4. Bür Gür - Have you lost your faith in god?

Listening to Bür Gür is like enjoying a deliciously refreshing snow-cone, and the beauty of nature on a hot day at a beach resort in Hawaii while you and your friend are tripping on acid and reminiscing about how the world can be a cold, painful, and depressing rock floating out in space with no meaning for a person’s life, but you guys are sitting here enjoying the moment anyways. Singing over a mixture of hip hop samples and drums, beach island style music, cut up vocals, and a load of effects, SoCal musician duo Corbin Clarke and Makan Neganbahm transport us to a beautifully picturesque world with a dark undertone (“We are all on the road to the place where our souls will rest forever, or maybe not, maybe this is it, maybe God is dead, and we’ll all die alone” sung under the bubblegum pop-hop song “If I was a Child” come to mind) that is truly something magical to listen to.

3. Pinkshinyultrablast - Grandfeathered

Take a pinch of the grandiose of a band like M83, throw in a dash of the sound of Deafheaven, add a little spoonful of glitter to throw on top, and you’ll get something close to the second album from Russia’s shoegazing powerhouses Pinkshinyultrablast. Like a bolt of lightning, their music strikes loud, fast, and leaves you rooted in place, trying to comprehend the power that just flashed before your eyes. P-SUB deliver hard hitting guitar riffs and bombastic drums all wrapped up in a shoegaze flavored package. Through the heavy carnage of the music, however, comes the angelic voice of lead singer Lyubov Soloveva acting as a valkyrie that carries you to safety, leaving you breathless from the beauty.

2. Zeroh - Tinnitus

Zeroh, the croaking, experimental rapper/producer from LA, has never been one to shy away from the weird and crazy. He’s built his style of rapping over unconventional beats that range from sample filled hip hop beats (Gun Metal) that can sometimes border on almost abstract with no actual rhythm (Nindo), to dark, experimental electronic wastelands full of scratches, screams, and incredibly filtered noise (My Beautiful New Age Nightmare). Along for the ride, Zeroh delivers strings of syllables and phrases that show off his incredible wordplay and his ever changing flow that can go from quick, rapid fire delivery of philosophical ideas and about the danger of the mind and how it can influence and change your life, for the better, but possibly the worse. A true testament to hip hop and an album that transcends genres, this is definitely one to check out for those who like experimental rap at its best and possibly weirdest.
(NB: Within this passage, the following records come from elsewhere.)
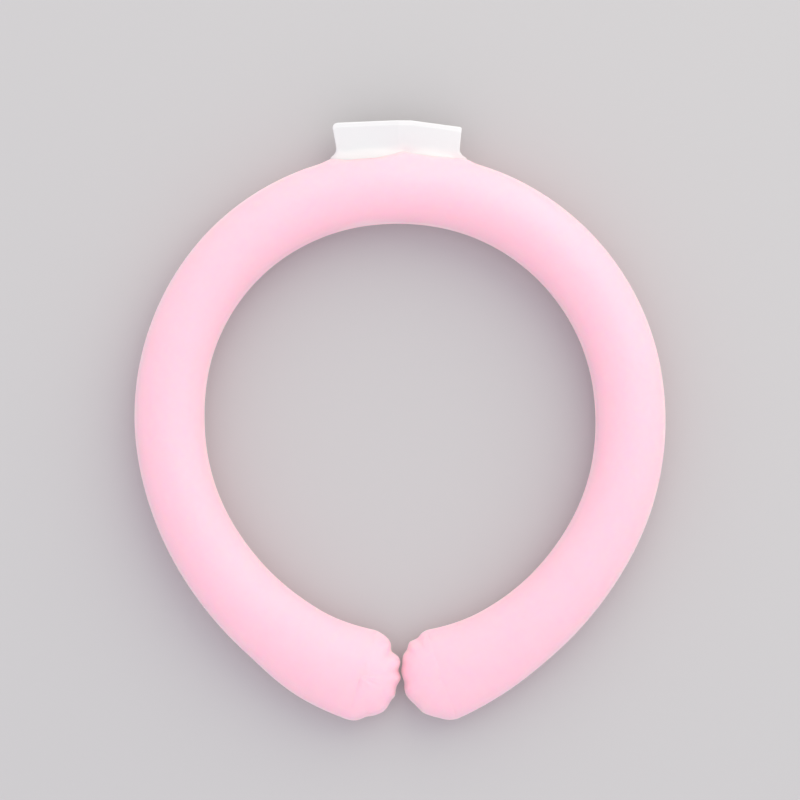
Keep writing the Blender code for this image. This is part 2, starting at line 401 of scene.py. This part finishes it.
def rim_place(ring, turns, side, puckers, degrees):
    """A point of an end's puckered rim in plan. side is -1 on the left and 1 on the right."""
    reach = rim_at(ring, side, degrees) + ring.pucker_depth * pucker_at(puckers, degrees)
    return centre_at(ring, turns, side) + direction_at(ring, turns, side, degrees) * reach


def end_turns(ring):
    """The angles from the nape to the ends' middles that leave the gap between the two rims."""
    turns = [math.radians(END_TURN_START)] * 2
    for _ in range(GAP_TRIES):
        left = max(rim_place(ring, turns, -1, LEFT_PUCKERS, degrees).x for degrees in GAP_DEGREES)
        right = min(rim_place(ring, turns, 1, RIGHT_PUCKERS, degrees).x for degrees in GAP_DEGREES)
        turns[0] += (ring.end_gap_shift - ring.end_gap / 2 - left) / ring.end_reach
        turns[1] += (right - ring.end_gap_shift - ring.end_gap / 2) / ring.end_reach
    return turns


def frame_shift(ring, turns):
    """How far the ring's own middle lies from that of the solid that the tube stands for."""
    plan = []
    for way in PLAN_WAYS:
        centre, outward = centre_at(ring, turns, way), outward_at(ring, turns, way)
        plan += [centre + outward * half_width(ring, way), centre - outward * half_width(ring, way)]
    for side, puckers in ((-1, LEFT_PUCKERS), (1, RIGHT_PUCKERS)):
        plan += [rim_place(ring, turns, side, puckers, degrees) for degrees in PLAN_DEGREES]
    low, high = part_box("cooling_tube")
    return Vector(
        (
            (low[0] + high[0] - min(p.x for p in plan) - max(p.x for p in plan)) / 2,
            (low[1] + high[1] - min(p.y for p in plan) - max(p.y for p in plan)) / 2,
            0,
        )
    )


def nape_reach(ring, turns):
    """From the middle of the neck opening to the outside of the tube at the nape."""
    return centre_at(ring, turns, 0).length + half_width(ring, 0)


def pull_at(tab, x):
    """How far the tab pulls the tube's film out, at a place across the nape."""
    return tab.pull * bumps_at(TAB_PULLS, (x + tab.left_shift) / (tab.width / 2))


def half_section(ring, way, centre, direction, width, lift=0.0, pull=0.0):
    """Half a section on one side of the tube, from its lowest point over its edge to its top."""
    height, drop = half_height(ring, way), flat_drop(ring, way)
    places = []
    for degrees, proud in HALF:
        out, rise = math.cos(math.radians(degrees)), math.sin(math.radians(degrees))
        reach = out * (width - ring.weld_height) + ring.weld_height * proud
        reach += ring.pucker_depth * lift * out**PUCKER_FADE + pull * out**PULL_FADE
        place = centre + direction * reach
        place.z = max(rise * height, -drop) + drop
        places.append(place)
    return places


def whole_section(ring, tab, turns, way):
    """A whole section of the tube, from its lowest point over its outer edge and back over its inner one."""
    centre, outward = centre_at(ring, turns, way), outward_at(ring, turns, way)
    width = half_width(ring, way)
    pull = pull_at(tab, (centre + outward * width).x) if abs(way) < NAPE_WAY else 0.0
    outer = half_section(ring, way, centre, outward, width, pull=pull)
    inner = half_section(ring, way, centre, -outward, width)
    return outer + inner[-2:0:-1]


def grow(mesh, points, places):
    """Extrudes a chain of points, or a closed ring of them, and moves the new ones to their places."""
    chain = zip(points, points[1:] + points[:1])
    edges = [edge for edge in (mesh.edges.get(pair) for pair in chain) if edge]
    made = bmesh.ops.extrude_edge_only(mesh, edges=edges)["geom"]
    new = {item for item in made if isinstance(item, bmesh.types.BMVert)}
    grown = []
    for point, place in zip(points, places):
        follower = next(edge.other_vert(point) for edge in point.link_edges if edge.other_vert(point) in new)
        follower.co = place
        grown.append(follower)
    return grown


def add_end(mesh, section, ring, turns, side, puckers):
    """Rounds an end off from the tube's last section, from its neck side round to its outer side."""
    top = len(HALF) - 1
    chain = [section[0]] + section[:top:-1] + [section[top]]
    slack = mesh.verts.layers.float["slack"]
    for point, (degrees, _) in zip(chain, HALF):
        point[slack] = float(abs(degrees) > HELD_ANGLE)
    centre = centre_at(ring, turns, side)
    for step in range(1, END_STEPS + 1):
        degrees = 180 * step / END_STEPS - 90
        direction = direction_at(ring, turns, side, degrees)
        width, lift = rim_at(ring, side, degrees), pucker_at(puckers, degrees)
        chain = grow(mesh, chain, half_section(ring, side, centre, direction, width, lift=lift))


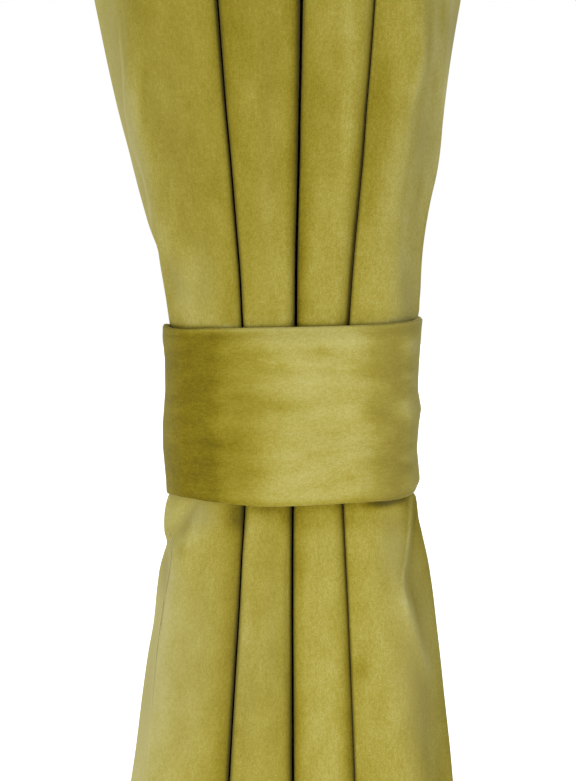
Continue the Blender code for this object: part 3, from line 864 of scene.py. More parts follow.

1. Nick Cave & The Bad Seeds - Skeleton Tree

From light came darkness, and from that darkness rose Nick Cave. Acting as a guide to the wasteland called life, Nick Cave takes us on a journey through the wasteland, candlelight in hand, choir in the background as he brings us to his own dystopian hell. Following in the death of his young son, the spirit of death haunts over the album, creating an ethereally quiet silence that permeates down to your soul, and leaves a dark, impressionable chill as Cave speaks in his hushed and harsh voice of tales of mermaids, dead bodies, blood stained rivers, and the end of the world. Continuing from the simple style of their previous work, Push the Sky Away, Skeleton Tree is an album that contains few big moments, instead choosing to focus on a minimalistic musical style that lets Cave belt out when necessary as he reads from his black, leather bible, reading verse after verse. Truly a prophet of darkness, Cave and the Bad Seeds are a band that will stand the test of time as one of the darkest and most hauntingly beautiful bands to grace this blessed rock that Cave calls both Hell, and Home.